▶ **What you need to do**: Where a line contains the string "writing", copy that line.

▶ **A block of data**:
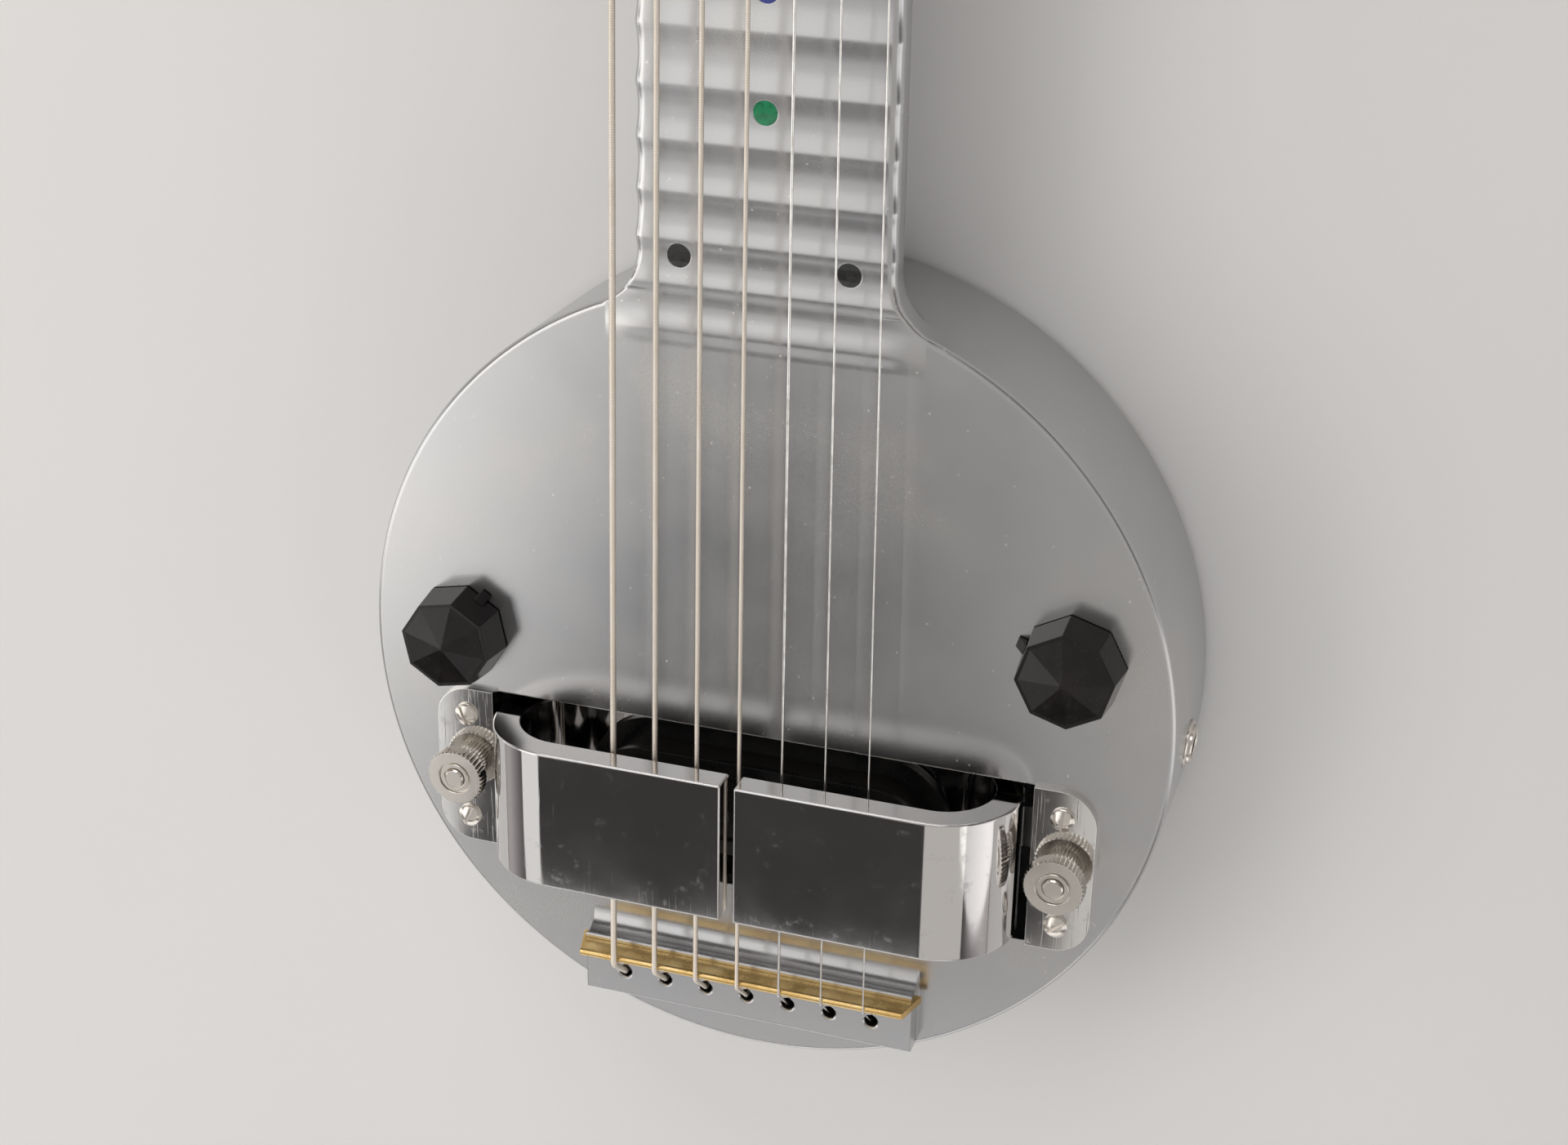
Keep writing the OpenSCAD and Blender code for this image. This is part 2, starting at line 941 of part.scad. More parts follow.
module pot_nuts() {
    color(nickel)
        for (p = knob_pos)
            translate([p[0], p[1], face_z])
                difference() {
                    cylinder(h = 2.2, r = 7.4, $fn = 6);
                    translate([0, 0, -1])
                        cylinder(h = 5, r = pot_bush_r + gap);
                }
}

module pot_shaft(p) {
    color(nickel)
        translate([p[0], p[1], inner_z - pot_h + 2 + gap])
            cylinder(h = face_z + 6.5 - (inner_z - pot_h + 2 + gap), r = shaft_r);
}

module volume_shaft() {
    pot_shaft(knob_pos[0]);
}

module tone_shaft() {
    pot_shaft(knob_pos[1]);
}

// An eight-sided knob with sloping sides, a low eight-sided crown and a small pointer
module knob(k) {
    corner = 1 / cos(22.5);
    top_r = knob_w / 2 * corner;
    base_r = top_r * knob_base_ratio;
    p = knob_pos[k];
    color(plastic)
        translate([p[0], p[1], face_z + knob_lift])
            rotate([0, 0, knob_point[k]])
                difference() {
                    union() {
                        rotate([0, 0, 22.5]) {
                            cylinder(h = knob_h, r1 = base_r, r2 = top_r, $fn = 8);
                            translate([0, 0, knob_h])
                                cylinder(h = knob_crown, r1 = top_r * 0.93, r2 = 0.5, $fn = 8);
                        }
                        translate([base_r * cos(22.5) - 1, 0, 0])
                            pointer();
                    }
                    translate([0, 0, -1])
                        cylinder(h = 4, r = 8);
                    translate([0, 0, -1])
                        cylinder(h = 7.2, r = shaft_r + gap / 2);
                }
}

// A small wedge that stands out from the foot of a knob
module pointer() {
    rotate([90, 0, 0])
        translate([0, 0, -1.2])
            linear_extrude(2.4)
                polygon([[0, 0], [3, 0], [0, 3.2]]);
}

module volume_knob() {
    knob(0);
}

module tone_knob() {
    knob(1);
}

// ---- output jack and wiring ----

module output_jack() {
    shoulder = cavity_r - 0.35;
    color(nickel)
        difference() {
            union() {
                on_jack_axis(shoulder - jack_barrel_l)
                    cylinder(h = jack_barrel_l, r = jack_barrel_r);
                on_jack_axis(shoulder - eps)
                    cylinder(h = jack_seat + 2 - shoulder, r = jack_bush_r);
            }
            on_jack_axis(shoulder - jack_barrel_l + 2)
                cylinder(h = 60, r = plug_r);
        }
}

module jack_nut() {
    color(nickel)
        on_jack_axis(jack_seat)
            tube(1.1, jack_nut_r, jack_bush_r + gap);
}

cap_at = [42, 40, 12];
cap_l = 18;

module tone_capacitor() {
    color("#8a6a2f")
        translate([cap_at[0] - cap_l / 2, cap_at[1], cap_at[2]])
            rotate([0, 90, 0])
                cylinder(h = cap_l, r = 4);
}

lug_z = inner_z - pot_h - 1.2;

// Hook-up wires between the controls, the coil and the jack, laid in the hollow body
module wiring() {
    vol = [knob_pos[0][0] + 4, knob_pos[0][1] + 4, lug_z];
    tone = [knob_pos[1][0] - 4, knob_pos[1][1] + 4, lug_z];
    cap_near = [cap_at[0] + cap_l / 2 + 0.1, cap_at[1], cap_at[2]];
    cap_far = [cap_at[0] - cap_l / 2 - 0.1, cap_at[1], cap_at[2]];
    routes = [
        [vol, vol + [6, 8, -10], [-30, 34, 8], [24, 44, 8], cap_far + [-5, 0, 0], cap_far],
        [cap_near, cap_near + [5, 0, 0], tone + [-3, 8, -6], tone],
        [tone + [0, -8, 0], tone + [-4, -12, -5], [52, -3.6, 16], [57, -3.9, jack_z]],
        [vol + [0, -6, 0], vol + [6, -8, -12], [-36, -4, 14], [-30, -12, 24], [-30, -13, 32]]
    ];
    color("darkolivegreen")
        for (route = routes)
            cord(route, 0.6, [0, 1, 0]);
}

// ---- tuners ----

module tuner_plate(s, count, y0) {
    x0 = s > 0 ? post_x - 10 : -(post_x - 10 + plate_w);
    low = y0 - 9;
    l = (count - 1) * tuner_pitch + 26;
    color(nickel)
        difference() {
            union() {
                translate([x0, low, tuner_top])
                    cube([plate_w, l, tuner_plate_t]);
                for (k = [0:count - 1], x = [post_x - 10, post_x + 10])
                    translate([s > 0 ? x : -x - lug_t, y0 + k * tuner_pitch + worm_c - lug_w / 2,
                            worm_z - worm_r - 1.2])
                        cube([lug_t, lug_w, tuner_top - worm_z + worm_r + 1.2 + eps]);
            }
            for (k = [0:count - 1]) {
                translate([s * post_x, y0 + k * tuner_pitch, tuner_top - 1])
                    cylinder(h = 4, r = post_r + gap);
                translate([0, y0 + k * tuner_pitch + worm_c, worm_z])
                    rotate([0, s * 90, 0])
                        cylinder(h = 60, r = worm_r + gap);
            }
            at_tuner_screws()
                translate([0, 0, -tuner_plate_t - 1])
                    cylinder(h = 4, r = 1.3);
        }
}

bass_count = middle_string;
treble_count = string_count - middle_string;

// Screws along the two plates: one between neighbouring tuners and one at each end
module at_tuner_screws() {
    for (k = [0:bass_count])
        translate([-post_x, screw_y(bass_y0, bass_count, k), head_bottom])
            children();
    for (k = [0:treble_count])
        translate([post_x, screw_y(treble_y0, treble_count, k), head_bottom])
            children();
}

function screw_y(y0, count, k) =
    k == 0 ? y0 - 6.4 : k == count ? y0 + (count - 1) * tuner_pitch + 13.6
    : y0 + (k - 1) * tuner_pitch + 15;

module tuner_plate_bass() {
    tuner_plate(-1, bass_count, bass_y0);
}

module tuner_plate_treble() {
    tuner_plate(1, treble_count, treble_y0);
}

module tuner_screws() {
    color(nickel)
        at_tuner_screws()
            translate([0, 0, -tuner_plate_t])
                mirror([0, 0, 1])
                    round_screw(1.7, 1, tuner_plate_t + 7);
}

module tuner_bushings() {
    color(nickel)
        at_posts(head_top)
            difference() {
                union() {
                    cylinder(h = 1.4, r = 5.2);
                    translate([0, 0, -6])
                        cylinder(h = 6.1, r = post_r + 0.6 - eps);
                }
                translate([0, 0, -10])
                    cylinder(h = 20, r = post_r + gap);
            }
}

function gear_outline() = [
    for (k = [0:gear_teeth - 1],
        q = [[-0.36, gear_root_r], [-0.16, gear_r], [0.16, gear_r], [0.36, gear_root_r]])
    let (a = 360 * (k + q[0]) / gear_teeth)
    q[1] * [cos(a), sin(a)]];

// Half of a post in outline: its shaft, with the turns of its string side by side on it
function post_outline(r, turns) =
    let (low = wrap_z - 2 * r * (turns - 1), lean = 70)
    concat(
        [[0, gear_z - 1.4], [post_r, gear_z - 1.4], [post_r, low - r * sin(lean)]],
        [for (k = [0:turns - 1]) each arc([post_r + r, low + 2 * r * k], r, -lean, lean, 6)],
        [[post_r, wrap_z + r * sin(lean)], [post_r, post_top], [0, post_top]]
    );

// A post with its gear below the plate and the turns of its string above the head
module tuner_post(i) {
    color(nickel)
        translate([side(i) * post_x, post_y(i), 0])
            difference() {
                union() {
                    rotate_extrude()
                        polygon(post_outline(wrap_r(i), 4));
                    translate([0, 0, gear_z])
                        linear_extrude(gear_h)
                            polygon(gear_outline());
                }
                translate([0, 0, wrap_z + 3.6])
                    rotate([90, 0, 0])
                        cylinder(h = 20, r = 0.8, center = true);
            }
}

// A worm shaft across the plate, with its thumb button beyond the head's edge
module tuner_key(i) {
    s = side(i);
    inner = post_x - 10 - 1.4;
    color(nickel)
        translate([0, post_y(i) + worm_c, worm_z]) {
            bar([s * inner, 0, 0], [s * (key_reach + 2), 0, 0], worm_r);
            bar([s * inner, 0, 0], [s * (inner + 1.2), 0, 0], worm_r + 0.8);
            bar([s * (key_reach - 4), 0, 0], [s * (key_reach + 1), 0, 0], worm_r + 0.8);
            translate([s * (key_reach + button_w / 2), 0, -button_t / 2])
                rotate([0, 0, 90])
                    linear_extrude(button_t)
                        stadium(button_l, button_w);
        }
}

body_casting();
back_cover();
back_cover_screws();
bridge_blade();
nut_blade();
string_balls();
magnet_left();
magnet_right();
magnet_screws();
pole_pieces();
coil_bobbin();
coil_winding();
pickup_plate();
height_studs();
height_springs();
bracket_left();
bracket_right();
bracket_screws();
thumb_nut_left();
thumb_nut_right();
volume_pot();
tone_pot();
pot_nuts();
volume_shaft();
tone_shaft();
volume_knob();
tone_knob();
output_jack();
jack_nut();
tone_capacitor();
wiring();
dots_black();
dots_green();
dots_blue();
dots_red();
tuner_plate_bass();
tuner_plate_treble();
tuner_screws();
tuner_bushings();
for (i = [1:string_count]) {
    string(i);
    tuner_post(i);
    tuner_key(i);
}
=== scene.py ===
"""Looks of a seven-string electric lap steel guitar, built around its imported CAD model.

Shapes are worked out in millimetres in the CAD frame (+Z out of the face, +Y to the head, +X to the
treble side, origin in the middle of the body's back) and written to Blender in metres.
"""

import json
import math

import bpy
from mathutils import Matrix, Vector

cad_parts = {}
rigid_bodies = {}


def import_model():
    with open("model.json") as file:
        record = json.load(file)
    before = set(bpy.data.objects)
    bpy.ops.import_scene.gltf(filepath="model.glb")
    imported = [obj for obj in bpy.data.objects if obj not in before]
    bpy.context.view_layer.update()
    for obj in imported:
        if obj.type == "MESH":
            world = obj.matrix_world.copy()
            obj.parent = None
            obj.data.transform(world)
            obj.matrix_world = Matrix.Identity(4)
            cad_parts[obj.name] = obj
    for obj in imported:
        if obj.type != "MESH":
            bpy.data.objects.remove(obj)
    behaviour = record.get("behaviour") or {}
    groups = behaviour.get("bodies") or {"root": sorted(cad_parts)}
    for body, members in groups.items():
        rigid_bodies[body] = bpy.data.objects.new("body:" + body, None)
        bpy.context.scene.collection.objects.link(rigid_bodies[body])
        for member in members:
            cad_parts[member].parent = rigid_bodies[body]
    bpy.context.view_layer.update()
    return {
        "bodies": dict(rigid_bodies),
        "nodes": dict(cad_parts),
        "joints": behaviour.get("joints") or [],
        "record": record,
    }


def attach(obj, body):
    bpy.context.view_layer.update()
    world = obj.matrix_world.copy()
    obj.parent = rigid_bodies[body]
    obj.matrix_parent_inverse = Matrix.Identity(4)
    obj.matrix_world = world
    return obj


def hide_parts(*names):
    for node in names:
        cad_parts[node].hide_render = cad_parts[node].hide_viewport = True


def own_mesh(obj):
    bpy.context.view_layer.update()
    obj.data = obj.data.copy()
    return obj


MM = 0.001

# ---- sizes shared with the CAD part, in millimetres ----

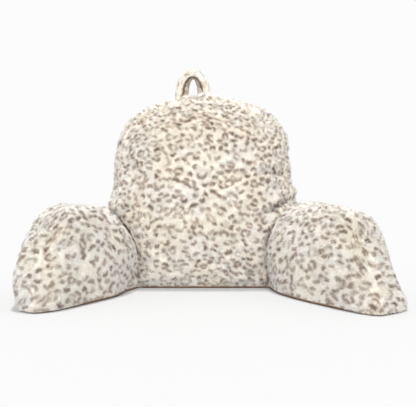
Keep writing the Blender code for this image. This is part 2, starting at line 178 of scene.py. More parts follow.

▶ **Task answer**:
Keep writing the OpenSCAD and Blender code for this image. This is part 2, starting at line 941 of part.scad. More parts follow.
Keep writing the Blender code for this image. This is part 2, starting at line 178 of scene.py. More parts follow.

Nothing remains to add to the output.